The decision by Transition Industries to fully outsource water treatment operations to Veolia could mitigate some operational risks and align with investor preference for proven operators in infrastructure-heavy sectors.

Analysts also note that the project is launching at a time when institutional capital is increasingly looking for green industrial assets that can deliver both emissions reductions and infrastructure resilience. Pacifico Mexinol’s ability to meet that expectation may determine how replicable its model becomes—not just in Mexico, but globally.

What are the key takeaways from Pacifico Mexinol’s wastewater reuse partnership with Veolia?

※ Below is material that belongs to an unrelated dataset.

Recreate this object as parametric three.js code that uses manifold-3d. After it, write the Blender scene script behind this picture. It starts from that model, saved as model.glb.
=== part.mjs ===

  • Pacifico Mexinol, developed by Transition Industries LLC, is set to become the world’s largest standalone ultra-low carbon methanol plant, producing 6,130 metric tons per day.
  • The project will reuse 32,300 cubic meters of treated municipal wastewater daily from JAPAMA’s oxidation ponds in Los Mochis, Sinaloa.
  • Veolia Environnement will design, equip, and operate a four-stage advanced treatment system, including membrane bioreactors, reverse osmosis, UV oxidation, and electrodeionization.
  • The initiative creates a new circular water model that avoids competition with agricultural or domestic freshwater needs.
  • Transition Industries will invest in JAPAMA’s wastewater collection infrastructure to reduce untreated discharges into the Bay of Ohuira.
  • This partnership marks one of the largest industrial wastewater reuse efforts globally and positions Sinaloa as a regional clean industry leader.
  • Analysts see the project as a blueprint for ESG-aligned, infrastructure-heavy industrial development in emerging markets.
  • Veolia’s global operational strength and 2024 revenues of €44.7 billion add institutional credibility to long-term execution.
  • The water reuse model offers a replicable framework for other sectors in Mexico, including mining, energy, and food processing.
  • Investors will track construction, permitting, and offtake agreements as key indicators of project success heading into 2026.